Ajaz further stated that when the temperature fluctuates, it goes up and down. "There would be evaporation at times and more precipitation at other times." "There would be sparse snowfall at times," he explained.
He also stated that glaciers are melting, and that when there is no persistent winter, things will change. "Glaciers are not reforming, and the problem is getting aggravated, and it will have an impact," he warned.
 "The atmosphere has become extremely polluted with fossil fuels, gases, and other pollutants. This has caused an issue, which is why global warming is occurring,’’ he said.
Ajaz said the continuous global warming will also affect forests if it is not taken care of and it will also affect human health.
“There are some regions where the temperature goes up to 50 degree and life would be impossible due to extreme hot weather and people will have to migrate,” he said.
Concerned over use of single use plastic, he said there should be strict enforcement on same and the civil society should also volunteer and say no to the plastic use.
In March this year, the increase in temperature caused early bloom of apple and other crops however in April the decrease in temperature due rains affected the blossoming.
Director Indian Meteorological Centre Kashmir, Sonam Lotus said this year has been warmer and witnessed rise in temperature in winter as compared to previous years, especially in February and March.
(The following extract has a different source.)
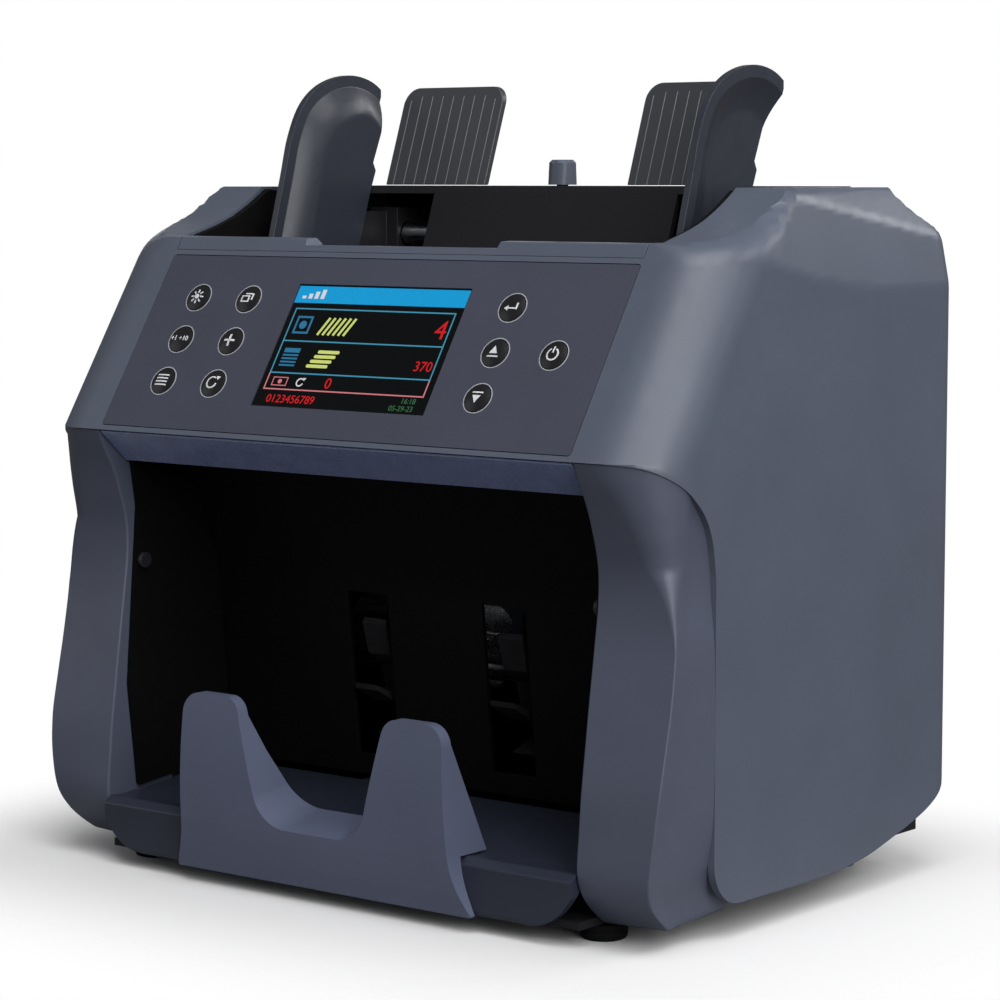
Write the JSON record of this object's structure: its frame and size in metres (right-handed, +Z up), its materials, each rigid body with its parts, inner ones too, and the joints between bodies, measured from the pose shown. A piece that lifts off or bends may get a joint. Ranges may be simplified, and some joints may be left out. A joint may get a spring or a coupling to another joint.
{
  "type": "banknote counting machine",
  "caption": "Desktop banknote counter with a top hopper, sliding guides, sloping key panel, open front stacker, finger guard and rear cover.",
  "frame": {"origin": "on the table under the middle of the machine's bounding box", "axes": "+X to the machine's right, +Y from the key panel to the back, +Z up"},
  "size_m": [0.255, 0.1828, 0.2659],
  "materials": {
    "casing_plastic": "fine satin",
    "panel_plastic": "satin",
    "guard_plastic": "satin",
    "black_plastic": "fine texture",
    "key_plastic": "polished",
    "screen_glass": "clear lens over a colour display",
    "smoked_plastic": "polished smoked",
    "foot_rubber": "moulded",
    "roller_rubber": "ground",
    "shaft_steel": "turned",
    "frame_steel": "black coated sheet",
    "circuit_board": "solder mask"
  },
  "bodies": {
    "root": {"base_pan": "casing_plastic", "foot_front_left": "foot_rubber", "foot_front_right": "foot_rubber", "foot_rear_left": "foot_rubber", "foot_rear_right": "foot_rubber", "outer_case": "casing_plastic", "control_panel": "panel_plastic", "screen_window": "screen_glass", "control_board": "circuit_board", "cheek_left": "casing_plastic", "cheek_right": "casing_plastic", "stacker_tray": "casing_plastic", "finger_guard": "guard_plastic", "stacker_back_plate": "black_plastic", "visor_strip": "smoked_plastic", "side_frame_left": "frame_steel", "side_frame_right": "frame_steel", "stacker_sensor_left": "smoked_plastic", "stacker_sensor_right": "smoked_plastic", "hopper_tray": "black_plastic", "hopper_lip": "casing_plastic", "guide_rail": "shaft_steel", "back_plate_left": "panel_plastic", "back_plate_right": "panel_plastic", "deck_cover": "black_plastic", "separator_pad": "foot_rubber", "power_inlet": "black_plastic", "motor": "shaft_steel", "drive_belt": "foot_rubber", "main_board": "circuit_board", "power_supply": "frame_steel", "rear_hinge_pin": "shaft_steel"},
    "guide_left": {"hopper_guide_left": "panel_plastic"},
    "guide_right": {"hopper_guide_right": "panel_plastic"},
    "pinion": {"guide_pinion": "black_plastic"},
    "rear_door": {"rear_cover": "casing_plastic", "sensor_bar": "black_plastic"},
    "latch": {"rear_cover_latch": "black_plastic"},
    "switch": {"power_switch": "key_plastic"},
    "knob": {"gap_adjust_knob": "casing_plastic"},
    "pickup": {"pickup_shaft": "shaft_steel", "pickup_roller_left": "roller_rubber", "pickup_roller_right": "roller_rubber"},
    "feed": {"feed_shaft": "shaft_steel", "feed_roller_left": "roller_rubber", "feed_roller_right": "roller_rubber"},
    "stacker": {"stacker_shaft": "shaft_steel", "stacker_wheel_left": "roller_rubber", "stacker_wheel_right": "roller_rubber"},
    "motor_rotor": {"motor_pulley": "shaft_steel"},
    "key_1_body": {"key_1": "key_plastic"},
    "key_2_body": {"key_2": "key_plastic"},
    "key_3_body": {"key_3": "key_plastic"},
    "key_4_body": {"key_4": "key_plastic"},
    "key_5_body": {"key_5": "key_plastic"},
    "key_6_body": {"key_6": "key_plastic"},
    "key_7_body": {"key_7": "key_plastic"},
    "key_8_body": {"key_8": "key_plastic"},
    "key_9_body": {"key_9": "key_plastic"},
    "key_10_body": {"key_10": "key_plastic"}
  },
  "joints": [
    {"name": "key_1_press", "type": "slide", "parent": "root", "child": "key_1_body", "axis": [0, 0.8425, -0.5388], "range_m": [0, 0.001], "stiffness_N_per_m": 600},
    {"name": "key_2_press", "type": "slide", "parent": "root", "child": "key_2_body", "axis": [0, 0.8425, -0.5388], "range_m": [0, 0.001], "stiffness_N_per_m": 600},
    {"name": "key_3_press", "type": "slide", "parent": "root", "child": "key_3_body", "axis": [0, 0.8425, -0.5388], "range_m": [0, 0.001], "stiffness_N_per_m": 600},
    {"name": "key_4_press", "type": "slide", "parent": "root", "child": "key_4_body", "axis": [0, 0.8425, -0.5388], "range_m": [0, 0.001], "stiffness_N_per_m": 600},
    {"name": "key_5_press", "type": "slide", "parent": "root", "child": "key_5_body", "axis": [0, 0.8425, -0.5388], "range_m": [0, 0.001], "stiffness_N_per_m": 600},
    {"name": "key_6_press", "type": "slide", "parent": "root", "child": "key_6_body", "axis": [0, 0.8425, -0.5388], "range_m": [0, 0.001], "stiffness_N_per_m": 600},
    {"name": "key_7_press", "type": "slide", "parent": "root", "child": "key_7_body", "axis": [0, 0.8425, -0.5388], "range_m": [0, 0.001], "stiffness_N_per_m": 600},
    {"name": "key_8_press", "type": "slide", "parent": "root", "child": "key_8_body", "axis": [0, 0.8425, -0.5388], "range_m": [0, 0.001], "stiffness_N_per_m": 600},
    {"name": "key_9_press", "type": "slide", "parent": "root", "child": "key_9_body", "axis": [0, 0.8425, -0.5388], "range_m": [0, 0.001], "stiffness_N_per_m": 600},
    {"name": "key_10_press", "type": "slide", "parent": "root", "child": "key_10_body", "axis": [0, 0.8425, -0.5388], "range_m": [0, 0.001], "stiffness_N_per_m": 600},
    {"name": "guide_right_slide", "type": "slide", "parent": "root", "child": "guide_right", "axis": [1, 0, 0], "range_m": [-0.024, 0.008]},
    {"name": "guide_left_slide", "type": "slide", "parent": "root", "child": "guide_left", "axis": [1, 0, 0], "range_m": [-0.008, 0.024]},
    {"name": "pinion_turn", "type": "hinge", "parent": "root", "child": "pinion", "pos_m": [0, 0.0567, 0.21], "axis": [0, 1, 0], "range_deg": [-232, 80]},
    {"name": "rear_cover_hinge", "type": "hinge", "parent": "root", "child": "rear_door", "pos_m": [0, 0.0872, 0.043], "axis": [-1, 0, 0], "range_deg": [0, 80]},
    {"name": "latch_slide", "type": "slide", "parent": "rear_door", "child": "latch", "axis": [0, 0, -1], "range_m": [0, 0.004], "stiffness_N_per_m": 300},
    {"name": "power_switch_rock", "type": "hinge", "parent": "root", "child": "switch", "pos_m": [0.038, 0.0797, 0.024], "axis": [-1, 0, 0], "range_deg": [0, 12]},
    {"name": "gap_knob_turn", "type": "hinge", "parent": "root", "child": "knob", "pos_m": [0, 0.0413, 0.23], "axis": [0, 0, 1], "range_deg": [-150, 150]},
    {"name": "stacker_spin", "type": "hinge", "parent": "root", "child": "stacker", "pos_m": [0, -0.0003, 0.066], "axis": [1, 0, 0], "continuous": true},
    {"name": "feed_spin", "type": "hinge", "parent": "root", "child": "feed", "pos_m": [0, 0.0327, 0.1645], "axis": [1, 0, 0], "continuous": true},
    {"name": "pickup_spin", "type": "hinge", "parent": "root", "child": "pickup", "pos_m": [0, 0.0037, 0.1789], "axis": [1, 0, 0], "continuous": true},
    {"name": "motor_spin", "type": "hinge", "parent": "root", "child": "motor_rotor", "pos_m": [0, 0.0537, 0.062], "axis": [1, 0, 0], "continuous": true}
  ],
  "couplings": [
    {"joint": "guide_left_slide", "follows": "guide_right_slide", "ratio": -1},
    {"joint": "pinion_turn", "follows": "guide_right_slide", "rad_per_m": 166.67},
    {"joint": "feed_spin", "follows": "stacker_spin", "ratio": 2},
    {"joint": "pickup_spin", "follows": "stacker_spin", "ratio": 2},
    {"joint": "motor_spin", "follows": "stacker_spin", "ratio": 3}
  ]
}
“The frequency of the western disturbances has increased and there has been above-normal rainfall in Kashmir. This is not for the first that such a situation has been witnessed. In 2018, 2019 and 1986 there was similar rainfall,” he said.
Sonam said that after every two or three days there is frequency of western disturbances over the past few months and weather remains cloudy causing dip in temperature.
“April, May and June is the season of hailstorms. But this year there have been more hailstorms due to weather disturbances causing damage to the crops,” he said. 
The Director MeT said this year Kashmir received below-normal snowfall and precipitation was low.  “In previous years, we used to witness good snow in February and March months but this year that did not happen. This year we also witnessed early spring,” he said.
“We cannot attribute everything to global warming although global warming is happening. We need to curb it and control it at our own levels,” he said.